▶ _Problem description_
Copy verbatim the material from its first line to the line that holds "on its back.", including that line.

▶ _Data block_
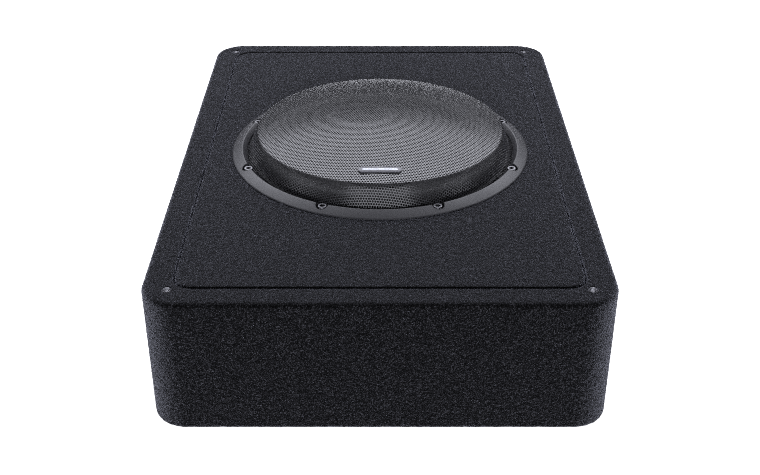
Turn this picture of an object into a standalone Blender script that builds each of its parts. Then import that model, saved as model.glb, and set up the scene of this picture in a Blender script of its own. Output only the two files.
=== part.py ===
"""A car subwoofer with its own amplifier, in a carpet-covered cabinet that lies on its back.

Metres, +Z up. The origin is the middle of the underside, the front is at -Y and the amplifier
looks out of the rear wall, at +Y. The driver faces up.
"""

from math import asin, cos, degrees, pi, radians, sin, sqrt

import bmesh
import bpy
from mathutils import Matrix, Vector

# How far a cutter runs past the faces that it cuts, and a height above the whole cabinet
PAST = 0.010
ABOVE = 0.130

# Cabinet
WIDTH = 0.3565
DEPTH = 0.514
RIM_TOP = 0.117
CORNER_R = 0.028
EDGE_R = 0.0018
GAP = 0.0003
CARPET_T = 0.0025
LIP_T = 0.0022
BOARD_T = 0.016
BOTTOM_T = 0.015
FRAME_T = 0.012
GROOVE = 0.0016
PANEL_R = 0.012

# Distances in from the cabinet's outer faces
WOOD_OUT = CARPET_T + GAP
WOOD_IN = WOOD_OUT + BOARD_T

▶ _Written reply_
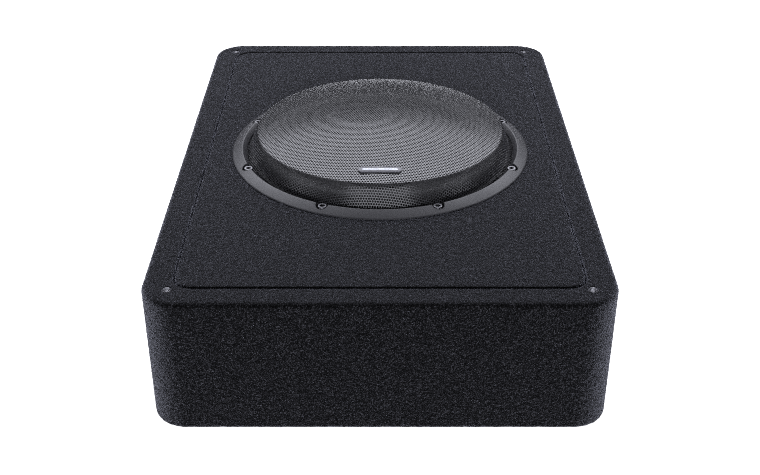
Turn this picture of an object into a standalone Blender script that builds each of its parts. Then import that model, saved as model.glb, and set up the scene of this picture in a Blender script of its own. Output only the two files.
=== part.py ===
"""A car subwoofer with its own amplifier, in a carpet-covered cabinet that lies on its back.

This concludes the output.